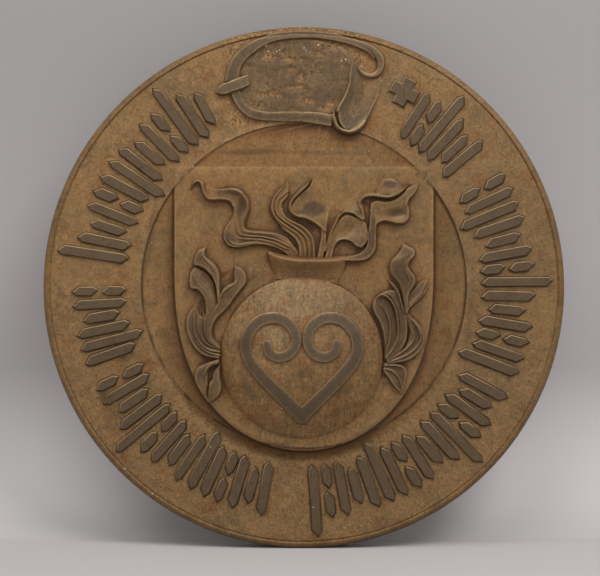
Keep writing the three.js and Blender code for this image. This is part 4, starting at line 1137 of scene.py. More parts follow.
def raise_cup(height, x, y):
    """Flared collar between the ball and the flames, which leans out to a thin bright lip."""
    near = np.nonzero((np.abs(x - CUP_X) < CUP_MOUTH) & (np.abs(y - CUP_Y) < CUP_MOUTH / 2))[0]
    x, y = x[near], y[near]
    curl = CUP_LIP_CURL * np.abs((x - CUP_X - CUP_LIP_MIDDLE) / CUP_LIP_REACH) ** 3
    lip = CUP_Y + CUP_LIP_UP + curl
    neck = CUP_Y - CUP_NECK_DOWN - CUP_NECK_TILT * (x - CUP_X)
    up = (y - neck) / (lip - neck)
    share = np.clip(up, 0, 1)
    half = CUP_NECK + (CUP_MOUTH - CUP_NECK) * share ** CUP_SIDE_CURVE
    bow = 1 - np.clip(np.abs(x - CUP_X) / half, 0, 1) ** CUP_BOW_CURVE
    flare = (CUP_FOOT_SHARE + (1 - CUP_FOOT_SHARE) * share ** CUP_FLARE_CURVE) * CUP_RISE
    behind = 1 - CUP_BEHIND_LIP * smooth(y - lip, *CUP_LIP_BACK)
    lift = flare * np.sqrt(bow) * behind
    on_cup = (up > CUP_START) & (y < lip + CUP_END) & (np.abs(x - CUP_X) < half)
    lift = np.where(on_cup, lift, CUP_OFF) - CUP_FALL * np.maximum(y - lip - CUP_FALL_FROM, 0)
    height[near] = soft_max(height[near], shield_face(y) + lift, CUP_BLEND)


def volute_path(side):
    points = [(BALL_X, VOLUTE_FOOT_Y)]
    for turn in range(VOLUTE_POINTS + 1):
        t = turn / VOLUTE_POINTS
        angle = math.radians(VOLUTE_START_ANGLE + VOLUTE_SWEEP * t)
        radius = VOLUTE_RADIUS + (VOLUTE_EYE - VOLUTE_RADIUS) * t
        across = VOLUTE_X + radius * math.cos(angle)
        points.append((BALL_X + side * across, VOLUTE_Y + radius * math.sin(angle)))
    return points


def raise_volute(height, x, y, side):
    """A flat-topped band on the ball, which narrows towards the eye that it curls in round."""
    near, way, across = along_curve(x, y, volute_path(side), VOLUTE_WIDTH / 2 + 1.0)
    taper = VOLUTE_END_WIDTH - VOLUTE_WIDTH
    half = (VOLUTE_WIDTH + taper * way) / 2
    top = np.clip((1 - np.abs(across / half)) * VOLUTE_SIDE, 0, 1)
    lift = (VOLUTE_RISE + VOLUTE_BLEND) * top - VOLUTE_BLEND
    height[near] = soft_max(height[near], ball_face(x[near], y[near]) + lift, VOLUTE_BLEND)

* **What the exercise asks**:
Return the lines above exactly, keeping every word.

* **Final result**:
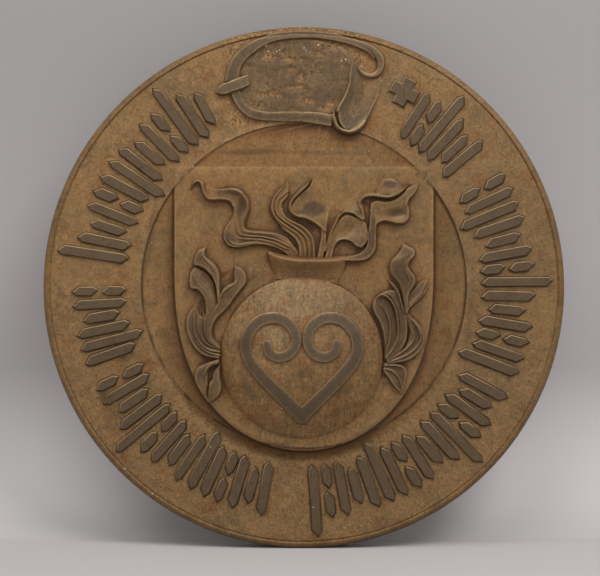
Keep writing the three.js and Blender code for this image. This is part 4, starting at line 1137 of scene.py. More parts follow.
def raise_cup(height, x, y):
    """Flared collar between the ball and the flames, which leans out to a thin bright lip."""
    near = np.nonzero((np.abs(x - CUP_X) < CUP_MOUTH) & (np.abs(y - CUP_Y) < CUP_MOUTH / 2))[0]
    x, y = x[near], y[near]
    curl = CUP_LIP_CURL * np.abs((x - CUP_X - CUP_LIP_MIDDLE) / CUP_LIP_REACH) ** 3
    lip = CUP_Y + CUP_LIP_UP + curl
    neck = CUP_Y - CUP_NECK_DOWN - CUP_NECK_TILT * (x - CUP_X)
    up = (y - neck) / (lip - neck)
    share = np.clip(up, 0, 1)
    half = CUP_NECK + (CUP_MOUTH - CUP_NECK) * share ** CUP_SIDE_CURVE
    bow = 1 - np.clip(np.abs(x - CUP_X) / half, 0, 1) ** CUP_BOW_CURVE
    flare = (CUP_FOOT_SHARE + (1 - CUP_FOOT_SHARE) * share ** CUP_FLARE_CURVE) * CUP_RISE
    behind = 1 - CUP_BEHIND_LIP * smooth(y - lip, *CUP_LIP_BACK)
    lift = flare * np.sqrt(bow) * behind
    on_cup = (up > CUP_START) & (y < lip + CUP_END) & (np.abs(x - CUP_X) < half)
    lift = np.where(on_cup, lift, CUP_OFF) - CUP_FALL * np.maximum(y - lip - CUP_FALL_FROM, 0)
    height[near] = soft_max(height[near], shield_face(y) + lift, CUP_BLEND)


def volute_path(side):
    points = [(BALL_X, VOLUTE_FOOT_Y)]
    for turn in range(VOLUTE_POINTS + 1):
        t = turn / VOLUTE_POINTS
        angle = math.radians(VOLUTE_START_ANGLE + VOLUTE_SWEEP * t)
        radius = VOLUTE_RADIUS + (VOLUTE_EYE - VOLUTE_RADIUS) * t
        across = VOLUTE_X + radius * math.cos(angle)
        points.append((BALL_X + side * across, VOLUTE_Y + radius * math.sin(angle)))
    return points


def raise_volute(height, x, y, side):
    """A flat-topped band on the ball, which narrows towards the eye that it curls in round."""
    near, way, across = along_curve(x, y, volute_path(side), VOLUTE_WIDTH / 2 + 1.0)
    taper = VOLUTE_END_WIDTH - VOLUTE_WIDTH
    half = (VOLUTE_WIDTH + taper * way) / 2
    top = np.clip((1 - np.abs(across / half)) * VOLUTE_SIDE, 0, 1)
    lift = (VOLUTE_RISE + VOLUTE_BLEND) * top - VOLUTE_BLEND
    height[near] = soft_max(height[near], ball_face(x[near], y[near]) + lift, VOLUTE_BLEND)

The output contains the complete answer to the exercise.